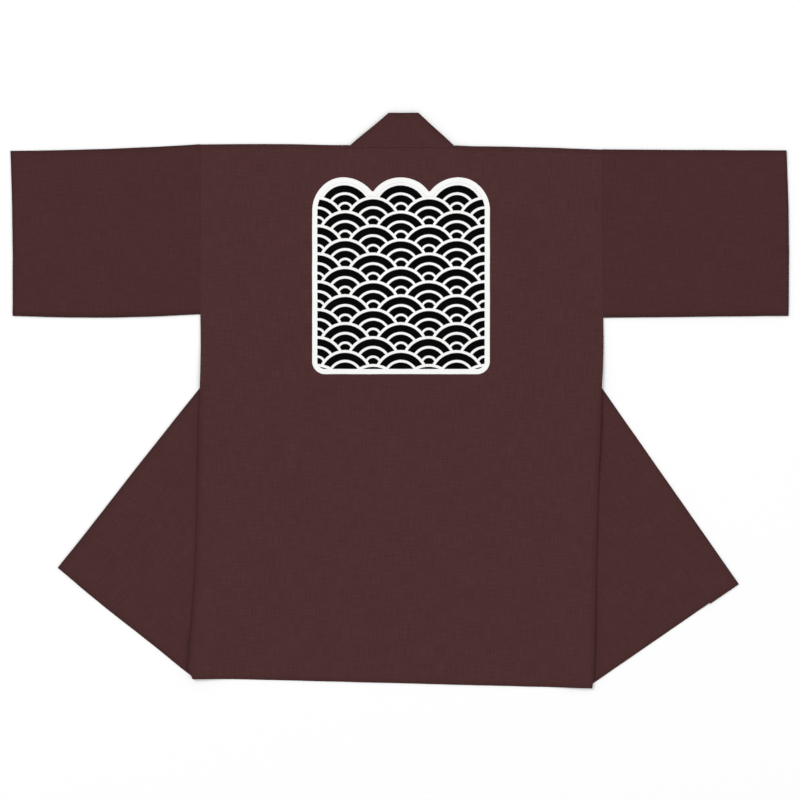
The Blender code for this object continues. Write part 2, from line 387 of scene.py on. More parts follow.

○ ○ ○

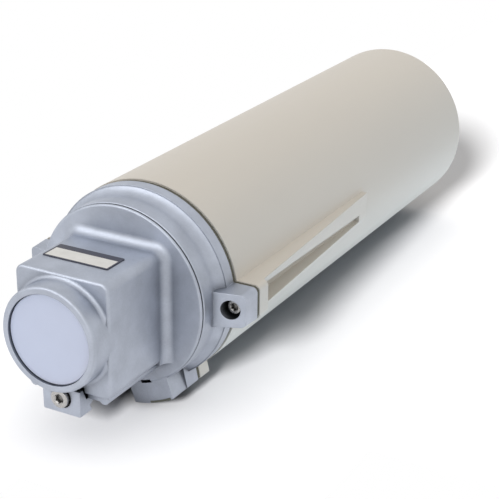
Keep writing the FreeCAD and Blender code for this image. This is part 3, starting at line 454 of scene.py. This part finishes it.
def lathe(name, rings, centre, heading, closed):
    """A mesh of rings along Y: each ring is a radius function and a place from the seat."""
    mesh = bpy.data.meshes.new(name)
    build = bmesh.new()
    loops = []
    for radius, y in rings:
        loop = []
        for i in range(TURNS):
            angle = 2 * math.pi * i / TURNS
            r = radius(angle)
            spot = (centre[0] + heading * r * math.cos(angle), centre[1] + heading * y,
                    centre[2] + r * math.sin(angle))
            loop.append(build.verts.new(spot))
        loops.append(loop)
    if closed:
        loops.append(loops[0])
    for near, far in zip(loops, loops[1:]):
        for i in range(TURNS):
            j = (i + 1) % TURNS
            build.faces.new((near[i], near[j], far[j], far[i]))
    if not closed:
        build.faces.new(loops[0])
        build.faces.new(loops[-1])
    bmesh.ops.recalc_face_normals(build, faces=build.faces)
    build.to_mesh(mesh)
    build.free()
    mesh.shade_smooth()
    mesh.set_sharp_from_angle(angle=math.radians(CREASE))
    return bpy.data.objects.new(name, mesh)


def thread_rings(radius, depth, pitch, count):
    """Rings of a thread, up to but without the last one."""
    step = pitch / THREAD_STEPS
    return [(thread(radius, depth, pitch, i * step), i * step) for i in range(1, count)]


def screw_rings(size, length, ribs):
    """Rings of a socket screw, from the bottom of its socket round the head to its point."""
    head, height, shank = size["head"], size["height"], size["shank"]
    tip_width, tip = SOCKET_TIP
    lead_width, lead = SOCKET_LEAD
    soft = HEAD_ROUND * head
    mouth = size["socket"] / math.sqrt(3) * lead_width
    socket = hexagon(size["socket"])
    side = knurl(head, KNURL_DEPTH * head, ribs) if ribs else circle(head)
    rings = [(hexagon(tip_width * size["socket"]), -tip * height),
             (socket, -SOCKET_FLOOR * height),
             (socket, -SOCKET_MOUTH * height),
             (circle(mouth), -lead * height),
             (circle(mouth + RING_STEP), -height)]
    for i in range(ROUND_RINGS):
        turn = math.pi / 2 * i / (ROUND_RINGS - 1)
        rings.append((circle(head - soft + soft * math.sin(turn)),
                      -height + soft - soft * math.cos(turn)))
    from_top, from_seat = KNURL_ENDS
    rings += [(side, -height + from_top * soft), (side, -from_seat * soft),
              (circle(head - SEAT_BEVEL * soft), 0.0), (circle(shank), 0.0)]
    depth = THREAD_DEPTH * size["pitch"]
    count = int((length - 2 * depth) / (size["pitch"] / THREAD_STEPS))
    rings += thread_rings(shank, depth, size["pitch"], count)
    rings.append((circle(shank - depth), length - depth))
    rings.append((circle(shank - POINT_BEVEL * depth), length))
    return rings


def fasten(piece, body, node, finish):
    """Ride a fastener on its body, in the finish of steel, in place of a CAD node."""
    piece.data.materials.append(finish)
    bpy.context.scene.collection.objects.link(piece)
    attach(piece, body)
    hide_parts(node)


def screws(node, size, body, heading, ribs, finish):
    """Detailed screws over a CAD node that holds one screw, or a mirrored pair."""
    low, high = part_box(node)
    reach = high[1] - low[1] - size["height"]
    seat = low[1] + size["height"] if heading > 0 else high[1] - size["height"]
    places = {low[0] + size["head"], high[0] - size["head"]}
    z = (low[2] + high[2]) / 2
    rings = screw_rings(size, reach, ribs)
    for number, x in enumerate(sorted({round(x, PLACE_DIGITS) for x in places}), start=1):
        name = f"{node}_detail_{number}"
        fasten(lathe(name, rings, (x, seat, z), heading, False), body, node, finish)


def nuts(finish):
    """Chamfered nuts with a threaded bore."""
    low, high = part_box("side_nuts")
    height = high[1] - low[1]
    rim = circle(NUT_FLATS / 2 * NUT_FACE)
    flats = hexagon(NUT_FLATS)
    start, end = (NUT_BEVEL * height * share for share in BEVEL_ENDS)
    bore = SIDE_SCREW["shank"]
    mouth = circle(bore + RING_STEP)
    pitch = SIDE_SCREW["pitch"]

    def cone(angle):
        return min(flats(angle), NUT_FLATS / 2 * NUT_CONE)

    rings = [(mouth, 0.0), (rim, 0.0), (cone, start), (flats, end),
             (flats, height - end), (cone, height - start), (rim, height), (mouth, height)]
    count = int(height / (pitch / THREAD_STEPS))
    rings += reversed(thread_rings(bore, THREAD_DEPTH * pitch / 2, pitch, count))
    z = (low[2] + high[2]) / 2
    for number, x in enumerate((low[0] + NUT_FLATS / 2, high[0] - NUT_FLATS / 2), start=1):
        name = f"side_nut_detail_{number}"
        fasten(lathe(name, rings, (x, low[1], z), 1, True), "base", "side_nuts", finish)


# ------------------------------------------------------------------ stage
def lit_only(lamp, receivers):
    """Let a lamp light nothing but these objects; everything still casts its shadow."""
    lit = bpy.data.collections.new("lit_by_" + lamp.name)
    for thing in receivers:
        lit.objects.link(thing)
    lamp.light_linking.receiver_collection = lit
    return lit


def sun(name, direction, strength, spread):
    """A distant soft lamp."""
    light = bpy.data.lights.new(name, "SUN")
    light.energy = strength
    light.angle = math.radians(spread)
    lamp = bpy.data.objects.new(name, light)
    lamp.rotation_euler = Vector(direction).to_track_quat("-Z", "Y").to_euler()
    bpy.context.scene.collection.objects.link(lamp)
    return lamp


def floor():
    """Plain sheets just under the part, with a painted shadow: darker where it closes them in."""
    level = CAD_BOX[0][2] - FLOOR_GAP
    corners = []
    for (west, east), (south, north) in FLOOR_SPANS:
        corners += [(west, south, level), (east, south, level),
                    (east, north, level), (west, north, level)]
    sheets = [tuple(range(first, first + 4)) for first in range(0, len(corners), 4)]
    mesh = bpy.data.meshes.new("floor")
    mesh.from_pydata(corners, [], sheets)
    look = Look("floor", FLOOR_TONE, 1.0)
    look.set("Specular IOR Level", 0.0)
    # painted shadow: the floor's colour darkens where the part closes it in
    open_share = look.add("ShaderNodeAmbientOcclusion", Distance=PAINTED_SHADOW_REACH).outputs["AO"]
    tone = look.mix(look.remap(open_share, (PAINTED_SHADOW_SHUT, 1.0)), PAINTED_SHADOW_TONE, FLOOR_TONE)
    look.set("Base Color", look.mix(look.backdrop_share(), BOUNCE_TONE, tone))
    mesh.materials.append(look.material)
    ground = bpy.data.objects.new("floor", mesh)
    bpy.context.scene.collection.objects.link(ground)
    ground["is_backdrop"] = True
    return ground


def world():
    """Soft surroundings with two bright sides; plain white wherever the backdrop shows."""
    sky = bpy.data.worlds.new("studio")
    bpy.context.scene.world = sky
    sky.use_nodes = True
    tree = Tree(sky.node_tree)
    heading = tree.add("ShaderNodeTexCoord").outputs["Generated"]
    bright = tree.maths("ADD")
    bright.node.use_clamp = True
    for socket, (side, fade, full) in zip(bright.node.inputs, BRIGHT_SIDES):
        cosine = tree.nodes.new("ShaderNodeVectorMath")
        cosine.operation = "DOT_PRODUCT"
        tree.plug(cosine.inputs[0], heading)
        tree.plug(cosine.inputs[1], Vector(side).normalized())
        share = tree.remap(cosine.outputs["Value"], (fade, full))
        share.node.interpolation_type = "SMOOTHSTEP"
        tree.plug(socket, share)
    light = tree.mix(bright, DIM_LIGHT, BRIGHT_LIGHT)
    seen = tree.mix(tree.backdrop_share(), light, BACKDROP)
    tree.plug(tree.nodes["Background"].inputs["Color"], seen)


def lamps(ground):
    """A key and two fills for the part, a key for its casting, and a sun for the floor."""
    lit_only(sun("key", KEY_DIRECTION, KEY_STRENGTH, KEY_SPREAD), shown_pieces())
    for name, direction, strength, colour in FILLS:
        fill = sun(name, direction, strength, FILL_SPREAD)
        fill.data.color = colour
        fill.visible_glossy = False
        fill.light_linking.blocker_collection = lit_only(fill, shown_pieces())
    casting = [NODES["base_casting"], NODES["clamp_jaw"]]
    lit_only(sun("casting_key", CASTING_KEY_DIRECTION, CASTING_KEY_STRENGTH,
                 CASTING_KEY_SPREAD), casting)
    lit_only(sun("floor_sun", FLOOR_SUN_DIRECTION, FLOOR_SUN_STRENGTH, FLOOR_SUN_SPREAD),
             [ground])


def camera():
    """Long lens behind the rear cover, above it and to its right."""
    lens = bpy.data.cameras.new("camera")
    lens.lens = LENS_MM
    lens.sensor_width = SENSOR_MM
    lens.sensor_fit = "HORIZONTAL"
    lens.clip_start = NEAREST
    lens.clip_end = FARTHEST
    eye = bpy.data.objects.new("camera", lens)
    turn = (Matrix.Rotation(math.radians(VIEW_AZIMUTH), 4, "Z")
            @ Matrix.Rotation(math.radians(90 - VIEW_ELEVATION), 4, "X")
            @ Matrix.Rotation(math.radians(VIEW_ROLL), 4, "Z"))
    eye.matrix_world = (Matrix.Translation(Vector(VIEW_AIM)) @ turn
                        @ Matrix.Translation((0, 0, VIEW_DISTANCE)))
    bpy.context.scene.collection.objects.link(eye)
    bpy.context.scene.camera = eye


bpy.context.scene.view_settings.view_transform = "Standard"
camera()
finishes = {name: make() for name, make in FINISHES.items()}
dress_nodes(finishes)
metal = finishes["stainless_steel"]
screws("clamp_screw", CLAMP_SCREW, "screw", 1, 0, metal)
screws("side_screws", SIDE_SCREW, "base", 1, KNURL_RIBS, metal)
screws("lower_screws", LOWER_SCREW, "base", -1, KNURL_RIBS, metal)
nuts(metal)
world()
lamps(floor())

○ ○ ○

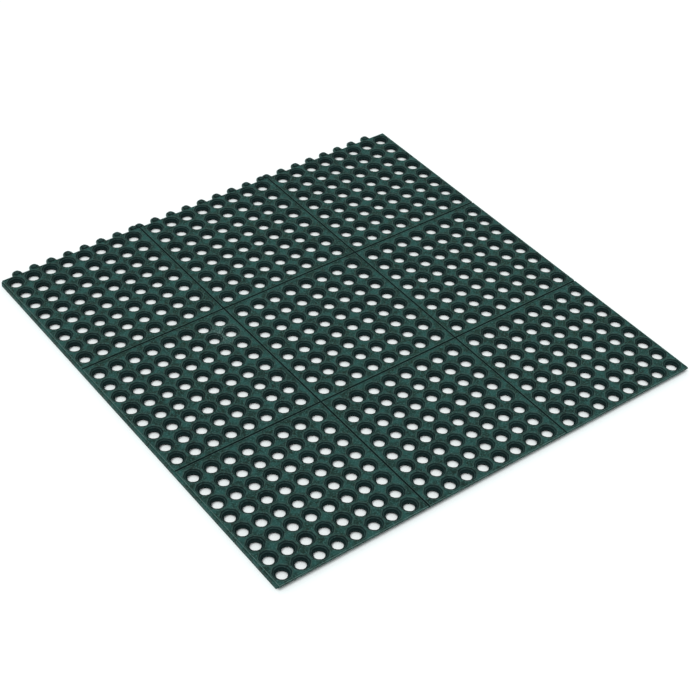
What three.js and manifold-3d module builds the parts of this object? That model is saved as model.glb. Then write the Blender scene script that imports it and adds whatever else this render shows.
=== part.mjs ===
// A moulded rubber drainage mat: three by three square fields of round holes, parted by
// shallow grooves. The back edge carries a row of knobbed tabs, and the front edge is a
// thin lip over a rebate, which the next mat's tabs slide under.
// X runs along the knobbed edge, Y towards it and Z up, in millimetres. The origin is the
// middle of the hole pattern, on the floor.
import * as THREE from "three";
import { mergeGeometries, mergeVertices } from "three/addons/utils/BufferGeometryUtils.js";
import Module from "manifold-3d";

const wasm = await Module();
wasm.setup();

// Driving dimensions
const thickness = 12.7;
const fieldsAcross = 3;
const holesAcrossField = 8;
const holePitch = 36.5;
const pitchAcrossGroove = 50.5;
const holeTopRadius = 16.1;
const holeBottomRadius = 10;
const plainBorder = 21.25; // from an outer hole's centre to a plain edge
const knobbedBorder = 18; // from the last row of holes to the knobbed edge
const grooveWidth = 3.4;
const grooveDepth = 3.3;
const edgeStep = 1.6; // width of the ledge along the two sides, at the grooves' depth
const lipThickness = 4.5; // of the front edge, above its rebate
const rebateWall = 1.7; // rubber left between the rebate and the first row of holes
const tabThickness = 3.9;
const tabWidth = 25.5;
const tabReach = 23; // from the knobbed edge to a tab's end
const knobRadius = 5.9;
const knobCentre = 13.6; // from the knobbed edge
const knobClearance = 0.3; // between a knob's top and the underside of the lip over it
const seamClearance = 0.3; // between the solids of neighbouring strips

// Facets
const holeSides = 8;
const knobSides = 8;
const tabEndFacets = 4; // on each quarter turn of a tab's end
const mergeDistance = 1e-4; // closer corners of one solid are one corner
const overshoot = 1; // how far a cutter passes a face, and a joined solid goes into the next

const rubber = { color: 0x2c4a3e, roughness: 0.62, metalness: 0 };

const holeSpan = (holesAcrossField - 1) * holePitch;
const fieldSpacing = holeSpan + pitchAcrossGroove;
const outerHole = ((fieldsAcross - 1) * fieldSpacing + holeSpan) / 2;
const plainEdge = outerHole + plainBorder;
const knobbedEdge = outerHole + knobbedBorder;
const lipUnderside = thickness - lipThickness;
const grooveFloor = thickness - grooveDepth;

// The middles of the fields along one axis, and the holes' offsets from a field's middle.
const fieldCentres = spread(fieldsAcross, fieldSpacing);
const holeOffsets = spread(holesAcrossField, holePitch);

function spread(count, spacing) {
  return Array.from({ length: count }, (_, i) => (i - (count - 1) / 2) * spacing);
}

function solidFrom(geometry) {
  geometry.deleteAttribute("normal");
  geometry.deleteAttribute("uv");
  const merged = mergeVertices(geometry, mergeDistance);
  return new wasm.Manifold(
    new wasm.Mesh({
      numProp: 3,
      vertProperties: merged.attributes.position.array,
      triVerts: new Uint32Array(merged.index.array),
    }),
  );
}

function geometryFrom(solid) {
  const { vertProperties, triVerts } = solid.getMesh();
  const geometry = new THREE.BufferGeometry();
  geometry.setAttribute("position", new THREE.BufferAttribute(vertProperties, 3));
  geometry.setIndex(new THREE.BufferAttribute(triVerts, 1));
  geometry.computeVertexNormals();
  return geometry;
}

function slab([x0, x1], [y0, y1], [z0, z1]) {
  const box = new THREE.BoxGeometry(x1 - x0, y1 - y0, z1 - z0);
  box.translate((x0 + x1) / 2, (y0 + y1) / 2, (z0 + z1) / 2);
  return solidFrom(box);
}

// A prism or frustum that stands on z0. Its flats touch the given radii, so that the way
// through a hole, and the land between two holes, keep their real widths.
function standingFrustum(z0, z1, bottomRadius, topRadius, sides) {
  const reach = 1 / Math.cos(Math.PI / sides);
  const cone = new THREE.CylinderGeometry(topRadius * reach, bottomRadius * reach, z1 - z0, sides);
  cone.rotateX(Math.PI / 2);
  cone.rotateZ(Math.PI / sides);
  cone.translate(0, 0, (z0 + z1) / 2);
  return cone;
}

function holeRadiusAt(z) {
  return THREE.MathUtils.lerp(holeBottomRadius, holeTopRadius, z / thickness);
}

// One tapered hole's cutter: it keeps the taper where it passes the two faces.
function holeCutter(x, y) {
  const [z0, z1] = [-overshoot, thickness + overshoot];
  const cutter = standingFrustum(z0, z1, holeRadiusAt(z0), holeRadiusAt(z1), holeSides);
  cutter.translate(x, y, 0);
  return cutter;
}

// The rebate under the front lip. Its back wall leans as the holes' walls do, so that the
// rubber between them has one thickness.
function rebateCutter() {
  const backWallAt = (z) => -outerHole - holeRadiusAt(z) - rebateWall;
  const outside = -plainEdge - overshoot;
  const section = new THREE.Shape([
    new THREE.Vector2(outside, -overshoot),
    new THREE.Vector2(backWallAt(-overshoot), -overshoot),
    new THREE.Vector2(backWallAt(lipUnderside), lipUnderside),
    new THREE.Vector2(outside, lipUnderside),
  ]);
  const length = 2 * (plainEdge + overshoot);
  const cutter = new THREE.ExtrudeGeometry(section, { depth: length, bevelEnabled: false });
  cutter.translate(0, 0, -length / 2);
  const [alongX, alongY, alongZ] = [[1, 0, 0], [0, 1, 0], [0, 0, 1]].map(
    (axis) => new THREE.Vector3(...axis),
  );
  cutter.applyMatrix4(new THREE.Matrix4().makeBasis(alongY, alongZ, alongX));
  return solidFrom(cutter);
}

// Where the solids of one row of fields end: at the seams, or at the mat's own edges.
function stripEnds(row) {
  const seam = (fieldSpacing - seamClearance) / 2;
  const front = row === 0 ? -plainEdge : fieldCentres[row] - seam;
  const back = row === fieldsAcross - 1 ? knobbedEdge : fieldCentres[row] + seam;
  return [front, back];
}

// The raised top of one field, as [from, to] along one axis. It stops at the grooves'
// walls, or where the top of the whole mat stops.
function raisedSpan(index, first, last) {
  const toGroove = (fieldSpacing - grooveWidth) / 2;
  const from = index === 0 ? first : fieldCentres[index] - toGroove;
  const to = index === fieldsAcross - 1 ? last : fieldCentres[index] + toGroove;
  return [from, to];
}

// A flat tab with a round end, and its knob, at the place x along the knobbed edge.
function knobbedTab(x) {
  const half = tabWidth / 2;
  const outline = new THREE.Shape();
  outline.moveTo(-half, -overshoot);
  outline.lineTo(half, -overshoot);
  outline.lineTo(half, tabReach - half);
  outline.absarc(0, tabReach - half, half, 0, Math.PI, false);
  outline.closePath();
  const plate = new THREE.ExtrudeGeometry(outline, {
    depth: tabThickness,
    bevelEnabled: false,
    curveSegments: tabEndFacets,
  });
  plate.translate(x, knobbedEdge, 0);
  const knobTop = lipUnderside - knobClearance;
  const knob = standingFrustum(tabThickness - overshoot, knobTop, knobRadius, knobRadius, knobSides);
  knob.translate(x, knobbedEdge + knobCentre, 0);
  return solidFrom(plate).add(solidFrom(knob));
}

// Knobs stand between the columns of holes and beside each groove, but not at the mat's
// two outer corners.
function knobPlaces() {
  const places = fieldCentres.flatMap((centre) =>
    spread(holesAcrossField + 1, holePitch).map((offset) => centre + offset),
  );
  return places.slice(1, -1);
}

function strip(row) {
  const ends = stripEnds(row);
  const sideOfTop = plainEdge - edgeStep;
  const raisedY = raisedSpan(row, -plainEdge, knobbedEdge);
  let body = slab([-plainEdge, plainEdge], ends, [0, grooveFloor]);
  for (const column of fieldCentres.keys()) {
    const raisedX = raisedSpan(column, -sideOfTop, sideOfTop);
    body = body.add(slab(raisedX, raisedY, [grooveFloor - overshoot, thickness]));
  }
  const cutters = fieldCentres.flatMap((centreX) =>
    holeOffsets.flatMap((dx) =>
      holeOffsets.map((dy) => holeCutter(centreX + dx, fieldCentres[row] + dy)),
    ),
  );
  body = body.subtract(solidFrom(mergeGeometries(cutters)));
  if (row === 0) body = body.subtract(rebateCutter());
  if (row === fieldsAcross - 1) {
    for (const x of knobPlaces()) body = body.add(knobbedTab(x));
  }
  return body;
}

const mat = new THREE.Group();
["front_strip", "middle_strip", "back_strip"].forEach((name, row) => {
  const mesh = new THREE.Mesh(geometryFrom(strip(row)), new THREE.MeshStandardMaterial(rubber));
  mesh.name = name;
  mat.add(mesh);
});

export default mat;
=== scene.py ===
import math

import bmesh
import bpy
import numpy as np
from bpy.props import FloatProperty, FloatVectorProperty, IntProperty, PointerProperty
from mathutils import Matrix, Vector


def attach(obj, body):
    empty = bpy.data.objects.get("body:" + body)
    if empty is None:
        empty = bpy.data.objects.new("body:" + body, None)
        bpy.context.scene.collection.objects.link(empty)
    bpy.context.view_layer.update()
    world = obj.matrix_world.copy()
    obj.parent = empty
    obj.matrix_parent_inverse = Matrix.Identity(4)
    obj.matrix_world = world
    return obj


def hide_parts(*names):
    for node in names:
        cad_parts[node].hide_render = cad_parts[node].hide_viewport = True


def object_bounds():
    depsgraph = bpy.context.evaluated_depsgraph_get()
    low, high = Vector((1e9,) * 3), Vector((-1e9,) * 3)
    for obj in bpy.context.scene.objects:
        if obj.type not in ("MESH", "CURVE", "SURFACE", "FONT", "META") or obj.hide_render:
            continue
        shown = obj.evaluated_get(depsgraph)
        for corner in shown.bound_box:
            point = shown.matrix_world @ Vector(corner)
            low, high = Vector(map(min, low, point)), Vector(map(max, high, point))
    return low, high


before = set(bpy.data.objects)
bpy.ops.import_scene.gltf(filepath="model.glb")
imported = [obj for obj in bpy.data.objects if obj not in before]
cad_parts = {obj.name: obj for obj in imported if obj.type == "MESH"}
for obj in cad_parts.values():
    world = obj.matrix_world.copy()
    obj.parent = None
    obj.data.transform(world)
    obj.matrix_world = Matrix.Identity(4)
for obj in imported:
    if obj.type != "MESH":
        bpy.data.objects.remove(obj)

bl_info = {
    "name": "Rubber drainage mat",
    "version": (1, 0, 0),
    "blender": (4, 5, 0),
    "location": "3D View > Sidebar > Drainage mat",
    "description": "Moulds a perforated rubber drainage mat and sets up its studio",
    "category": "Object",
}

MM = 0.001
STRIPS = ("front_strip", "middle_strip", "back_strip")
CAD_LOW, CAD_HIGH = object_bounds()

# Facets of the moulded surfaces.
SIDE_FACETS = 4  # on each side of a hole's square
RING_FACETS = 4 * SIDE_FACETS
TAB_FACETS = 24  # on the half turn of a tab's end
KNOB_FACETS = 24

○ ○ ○

### Task statement
Transcribe precisely the lines between the one that contains "const mat = new THREE.Group();" and the one that contains "cad_parts[node].hide_render = cad_parts[node].hide_viewport", counting those two lines as part of the range.

### Written solution
const mat = new THREE.Group();
["front_strip", "middle_strip", "back_strip"].forEach((name, row) => {
  const mesh = new THREE.Mesh(geometryFrom(strip(row)), new THREE.MeshStandardMaterial(rubber));
  mesh.name = name;
  mat.add(mesh);
});

export default mat;
=== scene.py ===
import math

import bmesh
import bpy
import numpy as np
from bpy.props import FloatProperty, FloatVectorProperty, IntProperty, PointerProperty
from mathutils import Matrix, Vector


def attach(obj, body):
    empty = bpy.data.objects.get("body:" + body)
    if empty is None:
        empty = bpy.data.objects.new("body:" + body, None)
        bpy.context.scene.collection.objects.link(empty)
    bpy.context.view_layer.update()
    world = obj.matrix_world.copy()
    obj.parent = empty
    obj.matrix_parent_inverse = Matrix.Identity(4)
    obj.matrix_world = world
    return obj


def hide_parts(*names):
    for node in names:
        cad_parts[node].hide_render = cad_parts[node].hide_viewport = True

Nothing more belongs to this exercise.